(1.) The petitioner had applied for registration as an allottee of an independent house under Second Self Financing Scheme, 1986 floated by the respondent. The Scheme at the relevant time provided that the house will cost Rs. 1,44,000. The petitioner was required to deposit the amount as per Annexure P -2 so as to enable her to participate in the draw and thereafter obtain the house to which she may be held entitled to It appears that the petitioner deposited the amount as per Annexure P -2, though late, and paid interest at the rate of 18% per annum for the period of delay. It further appears that there was some delay in executing the Scheme and consequently the houses could not be constructed as assured. The petitioner was, therefore, given an option on 6 -11 -1991 as per Annexure P -5 either agree to pay actual cost of construction of Rs. 2,56,304 or opt out of the Scheme. The amount deposited by her was promised to be refunded with interest at the rate of 15% per annum. It appears that the petitioner opted to remain in the Scheme and agreed to pay the said amount She, however, wanted a particular house and for that purpose paid 2% of the total cost vide Annexure P -7. Thereafter, the draw of lots was held on 7 -9 -1992 and independent House No. 48 in Row No 1 was allotted to her. After the aforesaid allotment the petitioner was by order dated 25 -10 -1993 Annexure P -9 required to pay a further sum of Rs. 30,780 as additional cost of construction because of increased payment of compensation for the acquired land. It is thereafter that the petitioner approached this Court by filing the present writ petition under Article 226 of the Constitution of India.
(2.) The first submission of the learned Counsel for the petitioner is that since the Scheme originally envisaged a cost of Rs. 1,44,000, further escalations are illegal and unreasonable and hence the respondent be directed by a writ in the nature of mandamus not to demand the same. Reliance has been placed on Smt. Sadhana Agrawal and others v. Indore Development Authority, Indore and another, AIR 1986 MP 88, for the purpose. The aforesaid judgment, no doubt, supports the submission of the learned Counsel but the said judgment cannot be treated as the subsisting law on the subject in view of the decision of the Supreme Court in Delhi Development Authority v. Pushpendra Kumar Jain, JT 1994 (6) SC 292. In this case the Supreme Court has considered more or less a similar situation and has held that mere registration and draw does not give any legal or vested right to the allotment of the flat The escalation has also been held to be justified on the basis of the Scheme and, therefore, it has been held that in case the respondent was not willing to accept the allotment at the new rates, it is open to him to decline to accept the same This judgment, therefore, upholds the right of the authority to charge higher price than the originally estimated because of rise in the price of various commodities and construction material. A perusal of the Scheme (Annexure P -l) would indicate that the price mentioned therein was only tentative and the respondent had reserved the right to increase the same depending on the actual cost of construction, escalation of cost of land, material, labour or any other reason. Under the circumstances, the petitioner cannot be heard to say that escalation of price of the house was illegal or arbitrary in any manner. Indeed, no right is vested in her to get the flat for Rs. 1,44,000 as per Annexure P -2. This letter is not a letter of allotment. The allotment has to precede the draw of lots, which had not been done till then. Under the circumstances, the grievance of the petitioner against escalation of price in general, must be held to be without any legal justification.

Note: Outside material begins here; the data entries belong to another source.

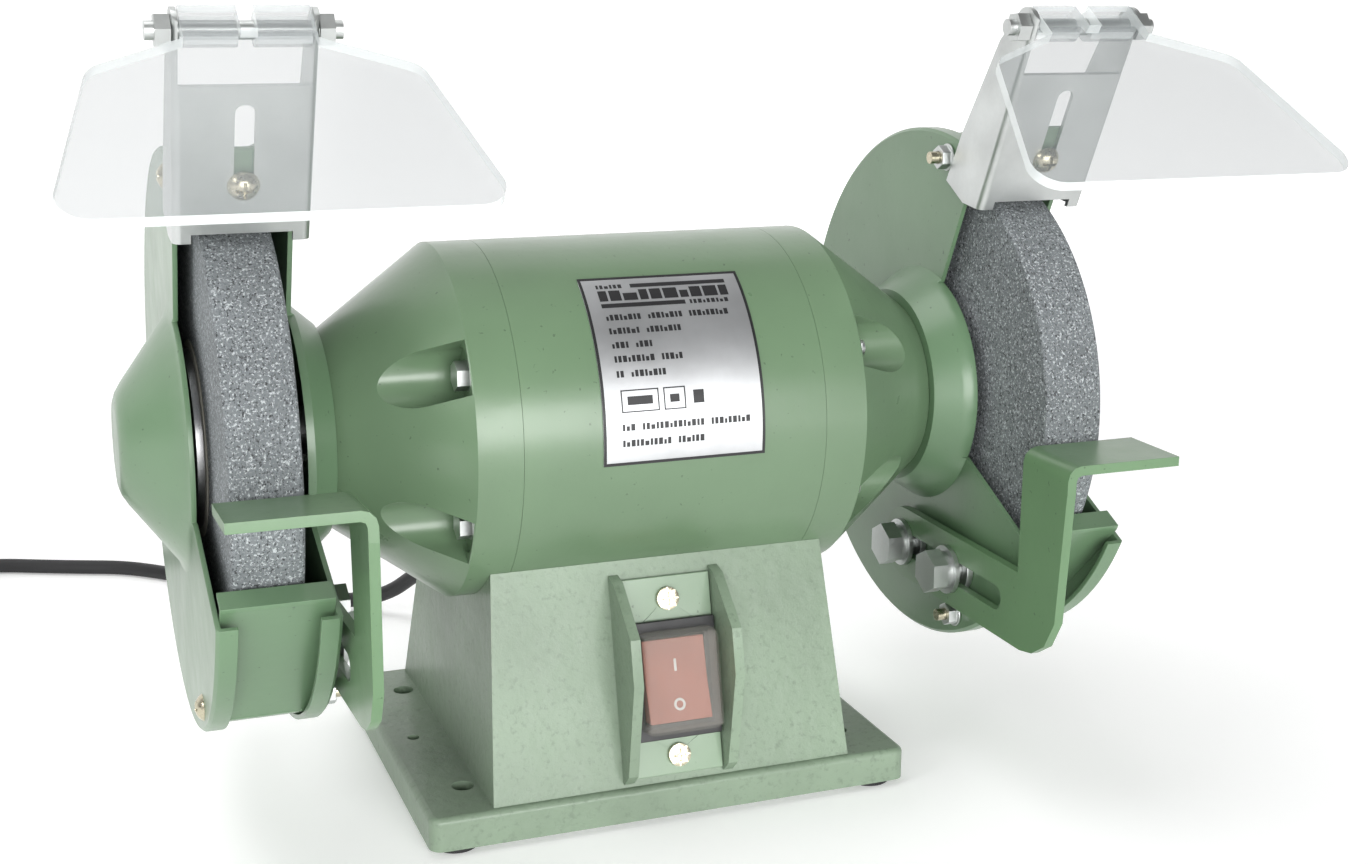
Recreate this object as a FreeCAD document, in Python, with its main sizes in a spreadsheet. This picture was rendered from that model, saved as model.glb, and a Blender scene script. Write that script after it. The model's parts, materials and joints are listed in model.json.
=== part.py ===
# Bench grinder: two 150 mm wheels on one motor shaft, on a cast pedestal.
# Frame: X along the shaft, to the right of a person at the switch. Front is -Y. Z is up, with the underside
# of the cast base at zero. The shaft axis is in the plane Y = 0.
import FreeCAD, Part
import math
import os
import re
import Sketcher

V = FreeCAD.Vector
X_AXIS = V(1, 0, 0)
Y_AXIS = V(0, 1, 0)
Z_AXIS = V(0, 0, 1)
LEFT = "left"
RIGHT = "right"

# ---------------------------------------------------------------- driving dimensions, millimetres and degrees
SIZES = {
    # motor
    "shaft_height": 119.1,
    "motor_radius": 56.2,
    "motor_wall": 4.0,
    "shell_half": 48.6,
    "cone_start": 62.5,
    "bell_end": 98.9,
    "neck_radius": 29.8,
    "bolt_circle": 47.0,
    "bolt_angle": 29.0,
    "pocket_radius": 8.5,
    "bearing_bore": 7.5,
    "bearing_radius": 17.5,
    "bearing_inner_side": 84.0,
    "bearing_width": 11.0,
    "core_half": 22.0,
    "stator_bore": 26.0,
    "rotor_radius": 25.6,
    # wheels and what clamps them
    "wheel_radius": 75.0,
    "wheel_inner_face": 115.7,
    "wheel_width": 20.0,
    "arbor_radius": 6.35,
    "blotter_radius": 30.0,
    "blotter_thickness": 0.5,
    "flange_radius": 27.5,
    "flange_inner_width": 7.0,
    "flange_outer_width": 5.0,
    "nut_height": 9.0,
    "shaft_end": 154.0,
    # wheel guards
    "guard_tilt": 25.0,
    "guard_radius": 87.8,
    "guard_turn": 4.0,
    "right_guard_face": 110.4,
    "left_guard_face": 107.4,
    "guard_half_width": 17.1,
    "sheet": 1.5,
    "rim_width": 6.0,
    "hub_ring_radius": 39.5,
    "dish_radius": 33.0,
    "bulge_rise": 17.5,
    "bulge_top_radius": 17.0,
    "opening_top_edge": 3.5,
    "opening_low_edge": 2.0,
    "band_radius": 85.7,
    "band_sheet": 1.2,
    "lip_rise": 2.5,
    "lip_front": 84.2,
    "lip_depth": 7.4,
    "chord_end_ahead": 64.2,
    "chord_end_below": 55.8,
    "tab_top": 104.0,
    "guard_screw_circle": 81.0,
    "guard_screw_radius": 2.0,
    # eye shields and their brackets
    "bracket_stand_off": 1.8,
    "web_front": 8.5,
    "web_top": 123.8,
    "web_notch": 78.3,
    "web_bottom": 75.4,
    "bracket_screw_at": 93.6,
    "slot_half_width": 2.7,
    "slot_top": 115.6,
    "hinge_along": 137.9,
    "hinge_ahead": 4.2,
    "hinge_pin_radius": 2.5,
    "ear_radius": 6.0,
    "shield_angle": 56.0,
    "shield_thickness": 3.0,
    "shield_offset": 2.7,
    "shield_length": 78.0,
    "shield_shoulder": 23.0,
    "shield_neck": 11.0,
    "shield_neck_half": 17.0,
    "shield_shoulder_half": 41.5,
    "shield_bottom_half": 54.5,
    "knuckle_radius": 4.5,
    "knuckle_length": 14.8,
    # tool rests
    "rest_stand_off": 5.5,
    "rest_thickness": 3.0,
    "rest_table_width": 39.0,
    "rest_back": 79.8,
    "rest_front": 105.0,
    "rest_top": 115.5,
    "arm_height": 62.5,
    "arm_half_height": 12.4,
    "rest_bolt_back": 4.0,
    "rest_bolt_front": 36.6,
    "rest_slot_front": 66.5,
    "rest_slot_half": 4.15,
    # base casting
    "base_half_width": 79.5,
    "base_front": 58.8,
    "base_back": 66.7,
    "base_thickness": 10.6,
    "foot_half_width": 59.5,
    "foot_front": 56.5,
    "foot_back": 64.5,
    "top_half_width": 54.7,
    "top_front": 38.5,
    "top_back": 42.0,
    "top_level": 84.0,
    "casting_wall": 5.0,
    "bolt_half_x": 64.3,
    "bolt_front_y": 37.6,
    "bolt_back_y": 45.4,
    "bolt_hole_radius": 3.5,
    "pin_hole_x": 70.3,
    "foot_pad_height": 2.0,
    # switch, in the plane of the leaning front face
    "switch_x": 0.5,
    "fin_inner": 15.0,
    "fin_thickness": 3.2,
    "switch_level": 43.0,
    "bezel_half_width": 14.5,
    "bezel_half_height": 18.5,
    "bezel_front": 2.2,
    "rocker_half_width": 10.3,
    "rocker_half_height": 13.2,
    # cord
    "cord_radius": 3.0,
    "gland_x": 25.0,
    "gland_level": 20.5,
}

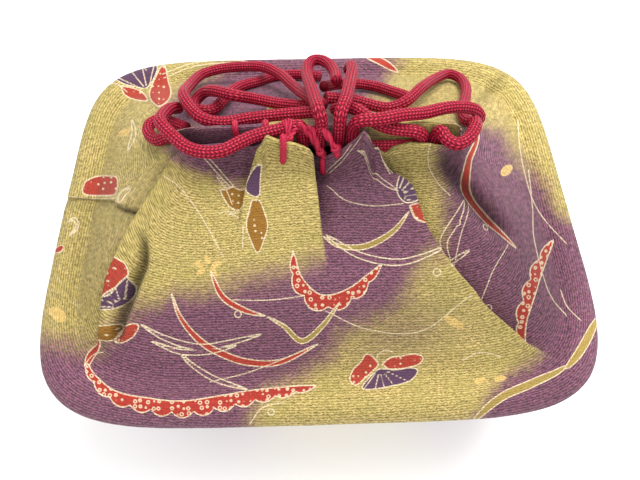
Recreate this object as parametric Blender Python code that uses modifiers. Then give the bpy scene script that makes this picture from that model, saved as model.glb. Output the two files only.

(3.) The factual position would, however, change after the offer dated 6 -11 -1991 (Annexure P -5). The perusal of this letter would indicate that the delay in executing the original Scheme for reasons beyond control and the increase in the construction cost had persuaded the respondents to make the offer contained in this letter. This letter offered to give the house to the petitioner for a sum of Rs. 2,56,304 to be paid in the manner mentioned therein. Clause (iv) of this letter clearly indicated that in case the petitioner was not willing to accept the new offer, she has the liberty to withdraw from the Scheme and in that case the amount deposited by her would be refunded with interest at the rate of 15% per annum. The sub mission of the learned Counsel for the petitioner is that this offer was not accepted by the petitioner unconditionally but she accepted the same under protest. If this argument was to be accepted, there would be no justifica tion in law for granting any relief in favour of the petitioner. In that case all subsequent acts based upon this letter would be deemed to be against the acceptance of the petitioner. In such a factual situation the petitioner would neither get benefit of draw of lots held on 7 -7 -1992 nor of allotment letter dated 17 -7 -1992 as per Annexure P -8. This result would naturally flow from the decision of the Supreme Court in Delhi Development Authoritys case. Realising the aforesaid consequence, the learned Counsel for the petitioner gave up his challenge to the offer Annexure P -5 and submitted that thereafter there would be no justification in law for claiming any increase in the price of the house vide Annexure P -9. The submission is supported by the observations of the Supreme Court in Delhi Development Authoritys case (Para 8). The Supreme Court in the aforesaid case has held that merely because a person is registered as an applicant and for that reason participates in the draw, he does not get any right to be allotted the flat at a particular price. According to the Supreme Court "...... since the right to flat arises only on the communication of the letter of allotment, the price or rates prevailing on the date of such communication is applicable unless otherwise provided in the Scheme" (Para 8).